REPUBLIKA.CO.ID, JAKARTA - Indonesia tidak buru-buru untuk membuat persetujuan perdagangan bebas (Free Trade Agreement) dengan Uni Eropa (UE) kata Wakil Menteri Perdagangan Mahendra Siregar di Jakarta, Selasa (1/3). "Bukan karena negara lain sudah melakukan kesepakatan lalu Indonesia buru-buru untuk membuat kesepakatan yang sama, kita harus menilai dan mengevaluasi kondisi terlebih dulu," kata Mahendra dalam acara ASEAN-EU Programme for Regional Integration Support (APRIS) II.
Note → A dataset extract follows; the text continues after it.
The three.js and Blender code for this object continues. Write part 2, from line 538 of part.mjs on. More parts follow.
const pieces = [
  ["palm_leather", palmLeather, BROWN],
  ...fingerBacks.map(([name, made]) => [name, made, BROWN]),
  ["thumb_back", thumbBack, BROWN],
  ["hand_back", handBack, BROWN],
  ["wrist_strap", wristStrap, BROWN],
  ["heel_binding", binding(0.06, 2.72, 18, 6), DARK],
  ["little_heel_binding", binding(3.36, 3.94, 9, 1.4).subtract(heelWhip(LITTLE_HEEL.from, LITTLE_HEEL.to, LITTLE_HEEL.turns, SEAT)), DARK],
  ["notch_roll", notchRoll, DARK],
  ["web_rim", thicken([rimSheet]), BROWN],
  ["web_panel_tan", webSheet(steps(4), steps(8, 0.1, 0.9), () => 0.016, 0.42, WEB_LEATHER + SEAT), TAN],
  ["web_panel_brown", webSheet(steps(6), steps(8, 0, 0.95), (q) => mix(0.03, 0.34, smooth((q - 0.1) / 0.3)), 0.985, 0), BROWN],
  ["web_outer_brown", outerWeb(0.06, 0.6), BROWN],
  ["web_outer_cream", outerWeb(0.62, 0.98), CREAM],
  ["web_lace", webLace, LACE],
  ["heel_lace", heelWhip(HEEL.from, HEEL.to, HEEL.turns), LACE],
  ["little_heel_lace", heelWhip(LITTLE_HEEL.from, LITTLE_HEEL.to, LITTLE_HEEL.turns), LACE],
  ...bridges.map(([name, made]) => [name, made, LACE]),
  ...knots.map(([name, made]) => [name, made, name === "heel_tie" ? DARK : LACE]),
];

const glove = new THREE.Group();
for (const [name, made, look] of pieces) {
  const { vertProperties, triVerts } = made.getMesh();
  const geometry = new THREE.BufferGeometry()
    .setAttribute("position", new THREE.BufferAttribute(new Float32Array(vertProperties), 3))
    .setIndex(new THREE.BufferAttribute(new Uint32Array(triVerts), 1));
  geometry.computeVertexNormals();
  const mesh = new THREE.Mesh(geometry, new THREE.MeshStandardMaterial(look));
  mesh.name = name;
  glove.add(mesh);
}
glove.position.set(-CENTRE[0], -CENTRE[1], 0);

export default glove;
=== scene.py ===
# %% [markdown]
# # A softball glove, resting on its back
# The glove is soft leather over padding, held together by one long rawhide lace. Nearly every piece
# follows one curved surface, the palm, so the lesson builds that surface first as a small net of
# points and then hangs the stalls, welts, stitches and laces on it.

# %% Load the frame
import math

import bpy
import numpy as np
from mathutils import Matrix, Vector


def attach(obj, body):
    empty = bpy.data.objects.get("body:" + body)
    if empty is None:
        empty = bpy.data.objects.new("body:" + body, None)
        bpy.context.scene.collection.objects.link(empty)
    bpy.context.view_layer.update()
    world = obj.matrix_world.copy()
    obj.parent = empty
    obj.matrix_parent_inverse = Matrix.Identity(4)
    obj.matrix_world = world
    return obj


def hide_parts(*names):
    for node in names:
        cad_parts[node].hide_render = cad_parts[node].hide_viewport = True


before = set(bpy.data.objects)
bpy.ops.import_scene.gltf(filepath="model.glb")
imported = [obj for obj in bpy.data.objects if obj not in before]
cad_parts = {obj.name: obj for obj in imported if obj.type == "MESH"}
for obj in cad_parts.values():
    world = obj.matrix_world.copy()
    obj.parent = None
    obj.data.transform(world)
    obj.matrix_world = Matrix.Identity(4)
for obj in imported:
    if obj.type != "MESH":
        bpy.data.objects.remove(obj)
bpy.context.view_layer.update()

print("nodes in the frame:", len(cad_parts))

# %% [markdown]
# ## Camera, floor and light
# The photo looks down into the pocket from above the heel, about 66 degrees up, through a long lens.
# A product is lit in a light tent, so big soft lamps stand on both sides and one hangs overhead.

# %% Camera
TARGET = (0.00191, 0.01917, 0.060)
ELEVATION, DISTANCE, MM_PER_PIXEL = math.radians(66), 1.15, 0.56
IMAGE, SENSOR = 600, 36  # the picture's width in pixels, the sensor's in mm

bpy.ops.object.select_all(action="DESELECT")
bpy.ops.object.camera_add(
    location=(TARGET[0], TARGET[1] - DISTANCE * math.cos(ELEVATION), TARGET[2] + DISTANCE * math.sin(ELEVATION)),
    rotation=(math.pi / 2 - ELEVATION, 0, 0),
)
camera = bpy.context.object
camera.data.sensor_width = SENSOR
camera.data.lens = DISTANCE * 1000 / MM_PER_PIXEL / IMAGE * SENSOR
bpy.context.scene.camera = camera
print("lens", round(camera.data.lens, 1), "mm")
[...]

UE saat ini tengah melaksanakan perundingan dengan Singapura mulai Maret 2010 dan Malaysia mulai Oktober 2010 untuk membuat FTA dan rencananya akan menambah negosiasi dengan Brunai, Vietnam, Thailand dan Filipina. "Negosiasi untuk hal itu belum dilakukan sama sekali," tambah Mahendra seraya mengatakan bahwa Indonesia memiliki 'vission group' untuk menganalisis dan mengevaluasi langkah perekonomian Indonesia ke depan.
"Saya lebih nyaman bila kita sudah memiliki persiapan dan kemampuan baru membuat kesepakatan, tapi tentu pertemuan-pertemuan ekonomi dengan UE tetap dilakukan, misalnya dengan mengadakan ASEAN-EU Summit Meeting tingkat menteri," jelasnya.
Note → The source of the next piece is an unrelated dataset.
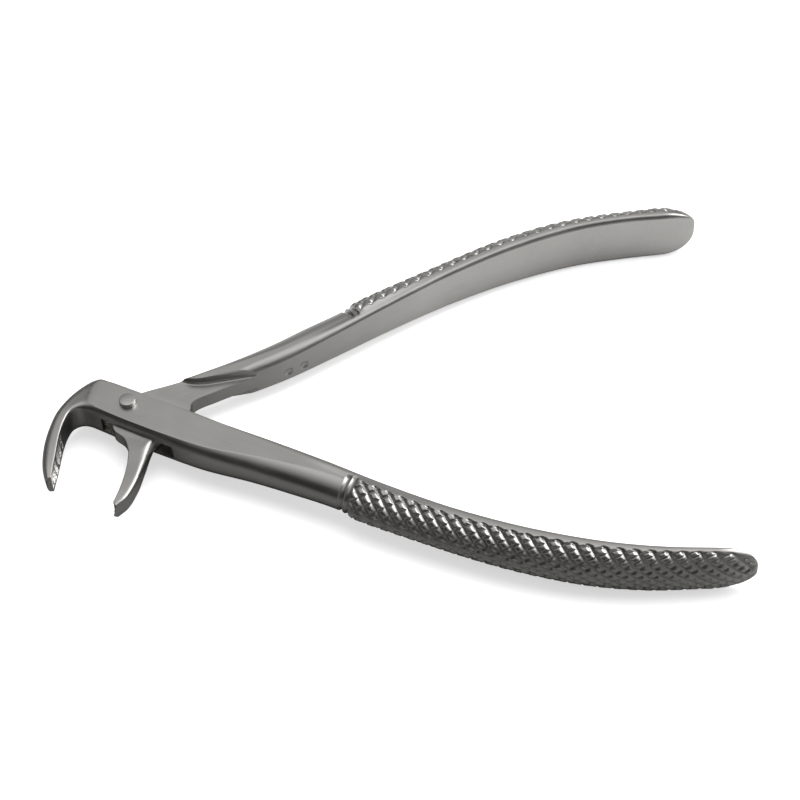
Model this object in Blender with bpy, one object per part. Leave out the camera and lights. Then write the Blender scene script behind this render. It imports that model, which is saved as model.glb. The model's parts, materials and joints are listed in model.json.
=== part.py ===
"""Extraction forceps for lower molars, with a box joint: a box half, a tongue half and a pivot pin.

Frame: the pivot axis is Z, the origin is the centre of the pivot pin's rear end, and +X halves the
angle between the open handles. Every object has its own origin at the middle of the pivot, in the
mid plane of the forceps, and its mesh is drawn about that point.

Both halves are bars laid in the mid plane. A bar is a row of stations. Each station gives the point
on the edge that starts as the handle's inner face, the point on the edge that starts as the handle's
outer face, and the shape of the closed outline between the two.
"""

import math
from typing import NamedTuple

import bmesh
import bpy
import numpy as np

MM = 0.001

# Directions of the two halves' own axes in the open pose, in degrees from +X.
BOX_AXIS = -27.0
TONGUE_AXIS = 30.5

# The joint
FACE_HEIGHT = 4.3  # half thickness over the flat faces of the box
TONGUE_HEIGHT = 1.95  # half thickness of the tongue
SLOT_HEIGHT = 2.05
PIN_RADIUS = 2.05
PIN_HEIGHT = 5.55  # half length, so the pin stands proud of both faces
PIVOT = (0.0, 0.0, PIN_HEIGHT * MM)  # the middle of the pivot
PIN_CHAMFER = 0.4
BOX_BORE = 2.15
TONGUE_BORE = 2.25

# Mesh density
RING_POINTS = 32
STEP_LONG = 4.0  # between rings along the straight lengths
STEP_TIGHT = 1.6  # between rings round the box and down the beak
END_STEPS = 5
OUTLINE_SAMPLES = 24
PIN_SIDES = 48

CUTTER_REACH = 3 * FACE_HEIGHT  # past both faces of the thickest bar
STEEL = (0.56, 0.55, 0.53, 1.0)
FORGED_ROUGHNESS = 0.34
TURNED_ROUGHNESS = 0.22


class Station(NamedTuple):
    """One outline across a bar, in millimetres, in the half's own frame."""

    near: tuple  # on the edge that starts as the handle's inner face
    far: tuple  # on the edge that starts as the handle's outer face
    height: float  # half thickness along Z
    near_round: float  # 1 is an ellipse's roundness, 0 is a square corner
    far_round: float
    crest: float  # where the outline is thickest, as a share of the way from near to far
    hollow: float = 0.0  # depth of the groove along the far side, which is the biting side of a beak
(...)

Lebih lanjut Mahendra menjelaskan sejak krisis keuangan Eropa dan Amerika Utara yang terjadi pada 2008-2009 terjadi pergantian orientasi ekonomi global yang saat ini beralih ke negara-negara "emerging market" seperti China, India dan juga Indonesia. "Industri global tidak bisa memaksa agar konsumen di kawasan ini juga mengonsumsi produk yang sama dengan yang dijual di negara-negara Amerika Serikat atau Eropa, harus ada penyesuaian sesuai dengan pasar," tambahnya.
Karena itu menurut Mahendra, FTA ASEAN-EU membutuhkan penyesuaian-penyesuaian dan fleksibilitas karena tindakan yang diterapkan saat ini lebih berbentuk interaksi mekanisme sementara. "Asia-Europe Meeting yang ada saat ini masih sebagai konsep yang baik namun dalam prakteknya masih minimum dan perlu ditingkatkan," ujarnya.
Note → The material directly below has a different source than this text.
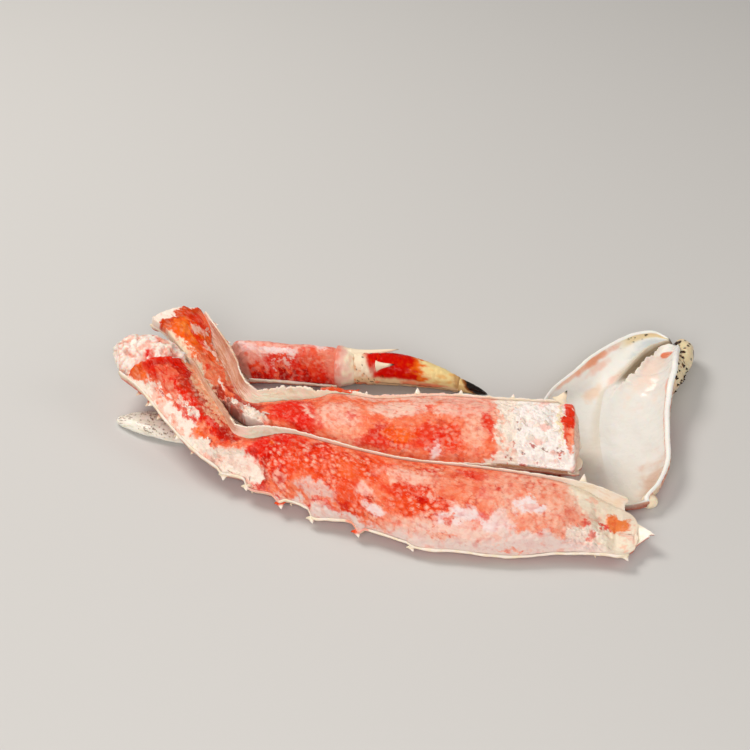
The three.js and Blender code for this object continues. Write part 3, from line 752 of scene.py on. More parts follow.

ASEM adalah forum antarkawasan yang berdiri pada 1996 dan terdiri dari negara-negara anggota UE, ASEAN, India, Mongolia dan Pakistan. Dalam penilaiannya mengenai manfaat ASEAN Free Trade Area (AFTA) yang berlaku saat ini, juga memiliki manfaat bagi Usaha Kecil dan Menengah (UKM). "Misalnya untuk butir Rule of Origin yang menunjukkan bahwa produk tersebut dibuat di negara ASEAN, sudah 70 persen perusahaan Indonesia yang memenuhi kesepakatan tersebut dan separuhnya adalah UKM, hal ini menunjukkan UKM juga mendapat manfaat dari AFTA," jelasnya.
Menanggapi penilaian peneliti Economic Research Institute for ASEAN and East Asia (ERIA), Ponciano S. Intal yang menyebutkan bahwa fasilitas untuk investor di Indonesia masih berada di bawah FIlipina, Thailand, Vietnam, Malaysia dan Singapura, Mahendra mengatakan ada dua hal yang menjadi masalah di Indonesia.
"Memang masih ada tantangan di Indonesia yaitu untuk menyediakan infrastruktur dan tata kelola perusahaan (corporate governance), namun India, Rusia dan China peringkatnya juga tidak bagus namun investor tetap datang ke sana," katanya.
Ia menekankan bahwa bukan seberapa banyak FTA yang akan disepakati di masa depan namun seberapa baik mengintegrasikan kesepakata dan Asean sudah ada. "Jangan langsung ingin buat FTA baru namun perlu mengevaluasi lebih dulu FTA yang ada," ujarnya. Indonesia hingga saat ini memiliki FTA dengan 10 negara yang tergabung dalam ASEAN dan juga FTA bilateral dengan China, Australia dan New Zealand.